Beneath the skin of Pablo Picasso's Woman Ironing

There was a point in Pablo Picasso’s life when he was poor, relatively unknown and historically unimportant. Nonetheless, the young Spaniard endured. He painted, he loved and he lived.
This was early twentieth century Paris and Picasso was in the cultural capital of the world looking to make something of himself. And then his world fell apart. His friend Carlos Casagemas, who was also a painter, had committed suicide. He was alone.
All this melancholy, compounded by the immediacy of living among and being part of the underclass, left him in a dire emotional state. He was sad and heartbroken. What life was this? The work he produced during this time came to reflect this dejection. Today we know it as his Blue Period.
The paintings of this time are profound. The various shades of blues, greys and whites, dull and muted, expressed his anguish in the most explicit way, so much so that we are able to feel the honesty of his grief in a very intimate manner.
One of the works he executed towards the end of this phase was Woman Ironing (1904), a haunting image of a Parisian woman at work.
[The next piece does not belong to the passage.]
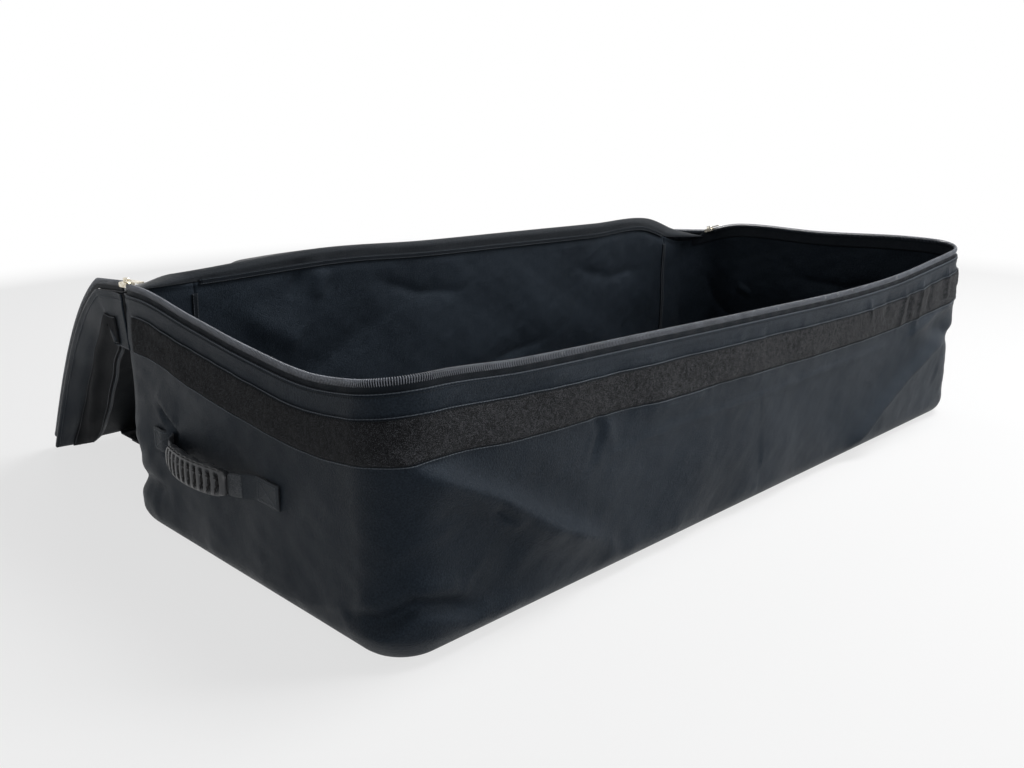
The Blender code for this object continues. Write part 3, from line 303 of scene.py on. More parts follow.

She is gaunt and ashen, bony and on the verge of skeletal, her eyes hollow, blackened like the vacuous expanse of space. There is nothing to her existence but rudimentary toil.
“The artist’s expressionistic treatment of his subject – he endowed her with attenuated proportions and angular contours – reveals a distinct stylistic debt to the delicate, elongated forms of El Greco,” explains the Solomon R. Guggenheim Museum, which has just recently finished extensive and revelatory conservation work on the painting.
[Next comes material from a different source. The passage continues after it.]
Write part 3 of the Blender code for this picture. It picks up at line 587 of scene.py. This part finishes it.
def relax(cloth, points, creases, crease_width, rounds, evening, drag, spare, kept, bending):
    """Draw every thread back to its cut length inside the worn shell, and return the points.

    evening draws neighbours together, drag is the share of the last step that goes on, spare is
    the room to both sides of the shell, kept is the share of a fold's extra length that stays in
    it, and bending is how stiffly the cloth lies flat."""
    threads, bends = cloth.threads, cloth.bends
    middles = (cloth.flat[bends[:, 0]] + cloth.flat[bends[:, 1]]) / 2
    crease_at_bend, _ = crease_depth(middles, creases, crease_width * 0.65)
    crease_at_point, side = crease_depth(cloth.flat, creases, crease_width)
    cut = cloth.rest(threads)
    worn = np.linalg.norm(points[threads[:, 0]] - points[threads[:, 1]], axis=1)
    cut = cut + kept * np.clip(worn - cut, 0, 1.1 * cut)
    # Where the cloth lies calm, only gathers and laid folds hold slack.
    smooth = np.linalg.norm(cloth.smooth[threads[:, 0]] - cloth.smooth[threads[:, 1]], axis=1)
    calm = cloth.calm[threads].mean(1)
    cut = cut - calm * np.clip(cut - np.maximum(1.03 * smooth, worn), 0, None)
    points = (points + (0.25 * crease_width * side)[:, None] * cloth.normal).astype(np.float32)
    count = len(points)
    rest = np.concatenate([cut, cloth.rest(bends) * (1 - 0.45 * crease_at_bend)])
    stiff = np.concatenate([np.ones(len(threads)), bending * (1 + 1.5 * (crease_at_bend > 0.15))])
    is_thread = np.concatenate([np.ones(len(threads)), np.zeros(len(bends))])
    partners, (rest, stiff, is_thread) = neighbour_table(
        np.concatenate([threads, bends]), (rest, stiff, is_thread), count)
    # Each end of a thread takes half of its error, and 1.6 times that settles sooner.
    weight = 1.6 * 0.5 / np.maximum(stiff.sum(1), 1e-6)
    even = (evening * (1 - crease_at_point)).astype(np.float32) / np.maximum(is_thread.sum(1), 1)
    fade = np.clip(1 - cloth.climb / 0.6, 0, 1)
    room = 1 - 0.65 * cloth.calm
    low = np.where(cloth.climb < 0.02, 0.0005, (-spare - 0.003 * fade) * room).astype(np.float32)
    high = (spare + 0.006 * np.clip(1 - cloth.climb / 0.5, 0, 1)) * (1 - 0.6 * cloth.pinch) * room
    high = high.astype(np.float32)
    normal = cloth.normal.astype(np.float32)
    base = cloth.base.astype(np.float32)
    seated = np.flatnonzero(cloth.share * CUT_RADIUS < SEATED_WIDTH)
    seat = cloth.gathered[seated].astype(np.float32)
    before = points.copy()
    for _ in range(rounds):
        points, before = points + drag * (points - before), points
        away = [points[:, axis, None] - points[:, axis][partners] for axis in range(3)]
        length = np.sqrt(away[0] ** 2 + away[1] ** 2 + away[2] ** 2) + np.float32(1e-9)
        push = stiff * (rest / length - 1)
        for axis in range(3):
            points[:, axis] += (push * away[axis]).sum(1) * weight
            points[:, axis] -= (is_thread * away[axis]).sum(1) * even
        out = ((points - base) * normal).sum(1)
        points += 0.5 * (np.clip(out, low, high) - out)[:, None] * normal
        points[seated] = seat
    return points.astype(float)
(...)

“Never simply a chronicler of empirical facts, Picasso here imbued his subject with a poetic, almost spiritual presence, making her a metaphor for the misfortunes of the working poor.”
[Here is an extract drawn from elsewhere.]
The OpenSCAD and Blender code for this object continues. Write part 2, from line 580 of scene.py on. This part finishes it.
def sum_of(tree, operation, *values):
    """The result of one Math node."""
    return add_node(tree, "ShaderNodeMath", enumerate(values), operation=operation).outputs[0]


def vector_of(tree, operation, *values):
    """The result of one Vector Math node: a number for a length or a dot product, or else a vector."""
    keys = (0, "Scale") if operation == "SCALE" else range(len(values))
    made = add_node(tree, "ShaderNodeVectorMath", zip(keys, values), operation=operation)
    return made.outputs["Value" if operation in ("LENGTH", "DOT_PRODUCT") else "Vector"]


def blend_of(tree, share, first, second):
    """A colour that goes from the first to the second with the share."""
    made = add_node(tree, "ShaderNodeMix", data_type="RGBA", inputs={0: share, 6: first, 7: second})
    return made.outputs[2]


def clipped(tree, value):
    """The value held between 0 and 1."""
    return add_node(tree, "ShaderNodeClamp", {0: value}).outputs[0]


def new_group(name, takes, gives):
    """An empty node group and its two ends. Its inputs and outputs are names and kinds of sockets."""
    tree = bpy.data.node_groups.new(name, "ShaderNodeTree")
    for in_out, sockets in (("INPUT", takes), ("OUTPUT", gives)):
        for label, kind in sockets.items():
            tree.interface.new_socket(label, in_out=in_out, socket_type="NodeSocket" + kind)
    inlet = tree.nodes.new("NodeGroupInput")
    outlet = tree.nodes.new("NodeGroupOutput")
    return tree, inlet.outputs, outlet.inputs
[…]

Picasso’s ability to express these hardships and realities is more intimate than the theme of the painting itself. While in a disposable age as ours, dictated by the cult of perceived obsolescence – every little thing can be thrown away and repurchased – there was no such luck in Picasso’s time.
Dissatisfied with a work, he had no choice but to use the same canvas for another concept. Many of his final compositions were done over existing paintings. Times were hard and frugality dictated practice.
It is quite something that technology affords us the luxury of seeing “old monuments” in paintings, pre-existing foundations of something else. In 1989, an infrared camera found there to be an image of a man beneath Woman Ironing, though this was limited.
Over 20 years later, the latest technological developments have made it possible to get a phenomenally detailed picture of this pre-existing and ultimately abandoned portrait. While it might seem like an odd thing to invest time in – what value is there in something the artist discarded? – it does, nevertheless, add to and expand what is known about Picasso.
While initially the moustachioed subject was thought to be of Benet Soler, a tailor from Barcelona and friend of the artist, further research has suggested another person. It could be Mateu Fernández de Soto, a sculptor and brother of Ángel, whom Picasso painted in 1903 – one of his most famous Blue portraits.
Speculation aside, the effort that has gone into restoring this work of art has been seismic. The newly restored painting, though clearly disconsolate, is no longer synonymous with the darker stuff he created.
Prior to the conservation, the hues had been much more subdued and dreary. Now we see hints of light, the most restrained suggestions of pink in the dress. Picasso is emerging from his depression and ready to fulfil his destiny. What followed was the Rose Period, which saw him reconciled with the beauty of life, most reflected in his use of fleshy tones. His mourning was over. Les Demoiselles d’Avignon was not far away.